[Collected material start]

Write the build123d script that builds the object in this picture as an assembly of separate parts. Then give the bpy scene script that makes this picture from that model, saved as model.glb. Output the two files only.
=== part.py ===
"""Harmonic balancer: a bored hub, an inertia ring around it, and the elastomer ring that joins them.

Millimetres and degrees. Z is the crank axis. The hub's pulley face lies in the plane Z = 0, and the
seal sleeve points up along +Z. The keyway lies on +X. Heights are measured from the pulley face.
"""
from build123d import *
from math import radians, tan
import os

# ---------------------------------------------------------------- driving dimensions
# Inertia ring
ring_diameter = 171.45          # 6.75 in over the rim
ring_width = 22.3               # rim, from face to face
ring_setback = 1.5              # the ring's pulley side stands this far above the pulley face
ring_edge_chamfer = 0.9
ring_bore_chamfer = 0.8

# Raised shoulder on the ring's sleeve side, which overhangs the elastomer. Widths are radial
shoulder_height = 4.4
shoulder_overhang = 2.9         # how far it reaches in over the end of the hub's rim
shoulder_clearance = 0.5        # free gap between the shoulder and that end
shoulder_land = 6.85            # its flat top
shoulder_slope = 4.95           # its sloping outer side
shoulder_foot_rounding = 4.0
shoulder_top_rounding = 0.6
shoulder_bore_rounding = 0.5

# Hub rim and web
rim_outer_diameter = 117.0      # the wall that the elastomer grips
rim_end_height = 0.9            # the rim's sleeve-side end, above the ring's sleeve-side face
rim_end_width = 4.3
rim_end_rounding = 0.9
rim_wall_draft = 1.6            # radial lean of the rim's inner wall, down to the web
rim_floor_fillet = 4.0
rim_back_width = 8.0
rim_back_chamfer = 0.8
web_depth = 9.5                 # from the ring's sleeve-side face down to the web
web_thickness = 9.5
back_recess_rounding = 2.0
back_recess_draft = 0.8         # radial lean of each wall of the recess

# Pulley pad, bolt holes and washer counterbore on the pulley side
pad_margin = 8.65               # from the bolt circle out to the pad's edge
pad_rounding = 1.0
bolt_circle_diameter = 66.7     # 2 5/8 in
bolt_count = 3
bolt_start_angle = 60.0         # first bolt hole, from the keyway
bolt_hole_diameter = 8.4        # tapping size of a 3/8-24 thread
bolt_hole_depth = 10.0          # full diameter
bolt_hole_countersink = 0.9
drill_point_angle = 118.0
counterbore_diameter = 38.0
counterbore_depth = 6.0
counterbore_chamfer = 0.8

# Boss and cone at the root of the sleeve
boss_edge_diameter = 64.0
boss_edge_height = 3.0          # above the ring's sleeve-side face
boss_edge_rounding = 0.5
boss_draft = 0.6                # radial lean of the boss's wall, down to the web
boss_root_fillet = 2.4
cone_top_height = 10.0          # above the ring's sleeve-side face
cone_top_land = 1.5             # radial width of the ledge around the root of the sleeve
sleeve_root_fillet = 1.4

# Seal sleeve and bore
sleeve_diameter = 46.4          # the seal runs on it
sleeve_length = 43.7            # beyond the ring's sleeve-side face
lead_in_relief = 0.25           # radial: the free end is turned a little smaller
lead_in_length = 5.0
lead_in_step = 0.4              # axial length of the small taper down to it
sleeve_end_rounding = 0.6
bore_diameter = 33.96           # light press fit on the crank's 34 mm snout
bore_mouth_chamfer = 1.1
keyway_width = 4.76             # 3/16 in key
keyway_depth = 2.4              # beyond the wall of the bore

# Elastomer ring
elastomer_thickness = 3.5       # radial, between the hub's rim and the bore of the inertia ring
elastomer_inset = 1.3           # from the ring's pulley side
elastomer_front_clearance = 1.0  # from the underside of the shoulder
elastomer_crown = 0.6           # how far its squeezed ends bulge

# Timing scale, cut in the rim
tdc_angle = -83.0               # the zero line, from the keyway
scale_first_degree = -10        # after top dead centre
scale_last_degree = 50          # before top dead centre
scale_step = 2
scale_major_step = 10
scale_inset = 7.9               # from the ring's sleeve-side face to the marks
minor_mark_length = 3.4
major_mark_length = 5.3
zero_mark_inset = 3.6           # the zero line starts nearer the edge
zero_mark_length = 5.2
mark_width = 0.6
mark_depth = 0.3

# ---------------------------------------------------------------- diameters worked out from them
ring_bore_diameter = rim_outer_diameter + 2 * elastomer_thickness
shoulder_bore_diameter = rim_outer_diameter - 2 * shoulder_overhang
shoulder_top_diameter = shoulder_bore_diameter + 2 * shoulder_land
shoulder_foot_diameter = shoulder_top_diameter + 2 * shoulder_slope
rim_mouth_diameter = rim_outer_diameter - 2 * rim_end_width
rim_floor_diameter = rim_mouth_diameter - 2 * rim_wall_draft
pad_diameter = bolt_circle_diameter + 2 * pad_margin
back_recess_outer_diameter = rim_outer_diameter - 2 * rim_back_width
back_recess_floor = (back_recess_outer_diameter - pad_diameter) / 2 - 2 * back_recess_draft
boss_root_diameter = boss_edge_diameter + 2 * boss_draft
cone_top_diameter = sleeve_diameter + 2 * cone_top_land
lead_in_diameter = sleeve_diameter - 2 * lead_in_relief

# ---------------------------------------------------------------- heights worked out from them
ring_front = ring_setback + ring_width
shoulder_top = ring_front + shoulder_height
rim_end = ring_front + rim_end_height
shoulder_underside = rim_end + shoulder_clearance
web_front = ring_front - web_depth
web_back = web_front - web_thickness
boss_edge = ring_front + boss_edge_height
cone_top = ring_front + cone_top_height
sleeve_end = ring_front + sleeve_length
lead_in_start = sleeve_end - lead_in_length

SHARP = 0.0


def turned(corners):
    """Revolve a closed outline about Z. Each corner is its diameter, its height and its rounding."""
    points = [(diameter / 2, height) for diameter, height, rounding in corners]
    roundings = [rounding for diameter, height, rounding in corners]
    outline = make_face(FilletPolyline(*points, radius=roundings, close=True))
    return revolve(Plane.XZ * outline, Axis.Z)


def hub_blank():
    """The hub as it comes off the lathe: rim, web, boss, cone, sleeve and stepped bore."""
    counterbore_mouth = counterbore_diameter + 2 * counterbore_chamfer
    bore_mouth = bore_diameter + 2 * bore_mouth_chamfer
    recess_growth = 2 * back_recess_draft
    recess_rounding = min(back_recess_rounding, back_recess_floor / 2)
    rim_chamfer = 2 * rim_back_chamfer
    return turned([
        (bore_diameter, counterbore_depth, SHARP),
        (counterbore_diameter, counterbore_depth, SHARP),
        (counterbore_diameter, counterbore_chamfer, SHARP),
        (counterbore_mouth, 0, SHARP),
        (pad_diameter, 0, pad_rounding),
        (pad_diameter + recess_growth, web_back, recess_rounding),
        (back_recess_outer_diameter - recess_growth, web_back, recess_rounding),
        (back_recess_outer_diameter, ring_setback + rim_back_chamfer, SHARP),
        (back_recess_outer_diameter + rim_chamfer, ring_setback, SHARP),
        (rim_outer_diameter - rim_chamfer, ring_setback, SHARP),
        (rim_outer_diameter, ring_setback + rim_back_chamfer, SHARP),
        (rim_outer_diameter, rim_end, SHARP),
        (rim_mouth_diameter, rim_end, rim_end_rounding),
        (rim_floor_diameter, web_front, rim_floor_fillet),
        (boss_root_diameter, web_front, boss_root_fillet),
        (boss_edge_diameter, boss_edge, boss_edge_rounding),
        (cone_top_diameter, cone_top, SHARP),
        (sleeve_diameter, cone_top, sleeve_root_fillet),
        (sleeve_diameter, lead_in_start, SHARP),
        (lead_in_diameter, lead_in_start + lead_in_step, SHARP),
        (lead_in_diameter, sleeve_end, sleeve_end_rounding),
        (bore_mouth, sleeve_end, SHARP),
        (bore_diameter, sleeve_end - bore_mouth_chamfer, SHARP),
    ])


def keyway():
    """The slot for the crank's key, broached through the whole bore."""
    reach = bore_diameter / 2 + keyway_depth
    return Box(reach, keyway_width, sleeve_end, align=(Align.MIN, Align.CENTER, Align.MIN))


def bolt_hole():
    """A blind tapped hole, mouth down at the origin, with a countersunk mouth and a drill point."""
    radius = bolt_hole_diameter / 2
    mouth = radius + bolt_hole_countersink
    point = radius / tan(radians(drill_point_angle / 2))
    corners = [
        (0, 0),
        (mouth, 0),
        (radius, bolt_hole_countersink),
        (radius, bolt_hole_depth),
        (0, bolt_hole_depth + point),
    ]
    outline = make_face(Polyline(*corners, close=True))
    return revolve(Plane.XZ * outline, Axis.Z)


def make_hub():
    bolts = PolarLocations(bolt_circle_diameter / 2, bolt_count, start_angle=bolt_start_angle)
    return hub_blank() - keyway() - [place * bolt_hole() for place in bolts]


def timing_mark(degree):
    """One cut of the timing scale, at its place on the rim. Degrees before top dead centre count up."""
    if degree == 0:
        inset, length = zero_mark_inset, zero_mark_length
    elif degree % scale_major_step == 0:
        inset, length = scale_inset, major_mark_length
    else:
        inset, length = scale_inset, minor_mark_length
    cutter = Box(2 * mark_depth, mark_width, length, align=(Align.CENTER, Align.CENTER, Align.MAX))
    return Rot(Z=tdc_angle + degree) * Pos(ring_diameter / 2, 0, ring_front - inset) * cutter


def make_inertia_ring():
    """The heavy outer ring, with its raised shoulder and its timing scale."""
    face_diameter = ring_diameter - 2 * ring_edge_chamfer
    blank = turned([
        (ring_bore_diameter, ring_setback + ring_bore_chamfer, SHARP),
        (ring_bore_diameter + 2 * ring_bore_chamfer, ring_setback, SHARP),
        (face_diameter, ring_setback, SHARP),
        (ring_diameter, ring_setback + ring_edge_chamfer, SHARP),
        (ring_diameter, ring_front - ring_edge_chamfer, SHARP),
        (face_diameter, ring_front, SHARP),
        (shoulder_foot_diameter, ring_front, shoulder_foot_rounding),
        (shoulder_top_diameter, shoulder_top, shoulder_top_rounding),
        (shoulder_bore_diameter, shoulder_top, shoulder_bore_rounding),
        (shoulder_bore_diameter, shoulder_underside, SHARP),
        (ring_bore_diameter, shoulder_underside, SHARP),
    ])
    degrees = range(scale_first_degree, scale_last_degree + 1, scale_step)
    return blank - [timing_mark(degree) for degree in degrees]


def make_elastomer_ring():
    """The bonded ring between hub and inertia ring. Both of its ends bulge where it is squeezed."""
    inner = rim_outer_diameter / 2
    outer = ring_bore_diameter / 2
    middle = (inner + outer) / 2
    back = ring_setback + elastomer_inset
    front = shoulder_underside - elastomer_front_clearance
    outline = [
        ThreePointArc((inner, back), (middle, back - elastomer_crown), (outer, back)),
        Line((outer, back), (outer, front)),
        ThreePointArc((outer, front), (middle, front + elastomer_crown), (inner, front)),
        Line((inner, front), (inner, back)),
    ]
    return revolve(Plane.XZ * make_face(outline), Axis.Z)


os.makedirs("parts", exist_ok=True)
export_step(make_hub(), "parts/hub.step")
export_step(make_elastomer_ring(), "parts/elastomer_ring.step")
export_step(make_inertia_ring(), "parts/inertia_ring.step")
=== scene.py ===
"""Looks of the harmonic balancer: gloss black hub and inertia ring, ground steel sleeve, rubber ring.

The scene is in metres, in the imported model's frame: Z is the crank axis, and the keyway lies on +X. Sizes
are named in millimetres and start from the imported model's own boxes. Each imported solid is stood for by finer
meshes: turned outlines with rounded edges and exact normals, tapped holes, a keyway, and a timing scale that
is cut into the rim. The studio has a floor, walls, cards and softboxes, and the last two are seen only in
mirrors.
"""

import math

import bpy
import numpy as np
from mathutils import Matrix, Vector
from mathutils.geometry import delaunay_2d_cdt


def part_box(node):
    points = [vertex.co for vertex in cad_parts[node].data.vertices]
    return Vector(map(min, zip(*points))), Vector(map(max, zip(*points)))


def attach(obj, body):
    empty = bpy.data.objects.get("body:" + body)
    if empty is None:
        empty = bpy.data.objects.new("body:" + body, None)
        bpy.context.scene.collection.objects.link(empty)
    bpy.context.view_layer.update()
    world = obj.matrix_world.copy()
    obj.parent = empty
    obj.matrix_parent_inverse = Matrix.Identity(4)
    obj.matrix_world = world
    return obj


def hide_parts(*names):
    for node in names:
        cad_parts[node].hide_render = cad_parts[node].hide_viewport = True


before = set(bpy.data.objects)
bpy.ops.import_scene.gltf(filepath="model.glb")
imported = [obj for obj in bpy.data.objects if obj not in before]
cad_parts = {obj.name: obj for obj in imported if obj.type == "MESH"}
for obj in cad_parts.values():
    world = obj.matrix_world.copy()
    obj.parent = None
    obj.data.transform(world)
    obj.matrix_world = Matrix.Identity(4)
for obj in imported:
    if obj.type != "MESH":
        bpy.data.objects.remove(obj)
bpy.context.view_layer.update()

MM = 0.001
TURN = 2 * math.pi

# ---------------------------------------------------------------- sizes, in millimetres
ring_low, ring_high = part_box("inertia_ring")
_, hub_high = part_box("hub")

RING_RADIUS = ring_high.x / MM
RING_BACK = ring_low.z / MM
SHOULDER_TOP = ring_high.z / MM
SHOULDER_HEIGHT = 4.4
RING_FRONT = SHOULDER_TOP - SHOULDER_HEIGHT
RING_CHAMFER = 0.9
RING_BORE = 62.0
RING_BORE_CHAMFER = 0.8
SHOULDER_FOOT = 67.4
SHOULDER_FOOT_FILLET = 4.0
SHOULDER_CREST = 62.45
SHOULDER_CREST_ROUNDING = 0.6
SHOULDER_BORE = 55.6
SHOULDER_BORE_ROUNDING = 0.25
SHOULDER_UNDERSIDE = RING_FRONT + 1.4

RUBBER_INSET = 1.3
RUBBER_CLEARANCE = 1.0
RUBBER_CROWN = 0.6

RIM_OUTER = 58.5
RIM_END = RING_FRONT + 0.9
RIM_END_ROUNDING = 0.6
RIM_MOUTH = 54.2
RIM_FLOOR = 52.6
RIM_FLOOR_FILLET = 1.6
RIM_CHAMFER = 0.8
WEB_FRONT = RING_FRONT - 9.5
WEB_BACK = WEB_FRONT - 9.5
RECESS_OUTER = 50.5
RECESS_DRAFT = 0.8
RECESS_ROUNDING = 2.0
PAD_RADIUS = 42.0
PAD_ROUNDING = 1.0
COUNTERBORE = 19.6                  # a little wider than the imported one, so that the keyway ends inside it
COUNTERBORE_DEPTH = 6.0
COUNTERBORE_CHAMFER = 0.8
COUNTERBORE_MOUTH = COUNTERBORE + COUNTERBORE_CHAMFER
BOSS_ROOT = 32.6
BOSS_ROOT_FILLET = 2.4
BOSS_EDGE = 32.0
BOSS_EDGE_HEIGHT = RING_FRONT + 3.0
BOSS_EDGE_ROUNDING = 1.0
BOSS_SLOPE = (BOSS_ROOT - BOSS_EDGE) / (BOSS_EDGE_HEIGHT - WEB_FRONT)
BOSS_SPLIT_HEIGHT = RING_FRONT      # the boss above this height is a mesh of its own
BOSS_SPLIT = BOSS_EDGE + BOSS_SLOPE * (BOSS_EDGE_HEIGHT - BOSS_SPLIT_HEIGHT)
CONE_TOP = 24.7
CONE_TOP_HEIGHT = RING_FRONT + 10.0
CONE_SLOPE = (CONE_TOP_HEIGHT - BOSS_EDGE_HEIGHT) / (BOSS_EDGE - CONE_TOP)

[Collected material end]

• What is needed:
In the listing above, locate the line with "return revolve(Plane.XZ * make_face(outline), Axis.Z)" and the line with "import math", then extract exactly those lines and every line between them, and nothing more.

• Result of this exercise:
    return revolve(Plane.XZ * make_face(outline), Axis.Z)


os.makedirs("parts", exist_ok=True)
export_step(make_hub(), "parts/hub.step")
export_step(make_elastomer_ring(), "parts/elastomer_ring.step")
export_step(make_inertia_ring(), "parts/inertia_ring.step")
=== scene.py ===
"""Looks of the harmonic balancer: gloss black hub and inertia ring, ground steel sleeve, rubber ring.

The scene is in metres, in the imported model's frame: Z is the crank axis, and the keyway lies on +X. Sizes
are named in millimetres and start from the imported model's own boxes. Each imported solid is stood for by finer
meshes: turned outlines with rounded edges and exact normals, tapped holes, a keyway, and a timing scale that
is cut into the rim. The studio has a floor, walls, cards and softboxes, and the last two are seen only in
mirrors.
"""

import math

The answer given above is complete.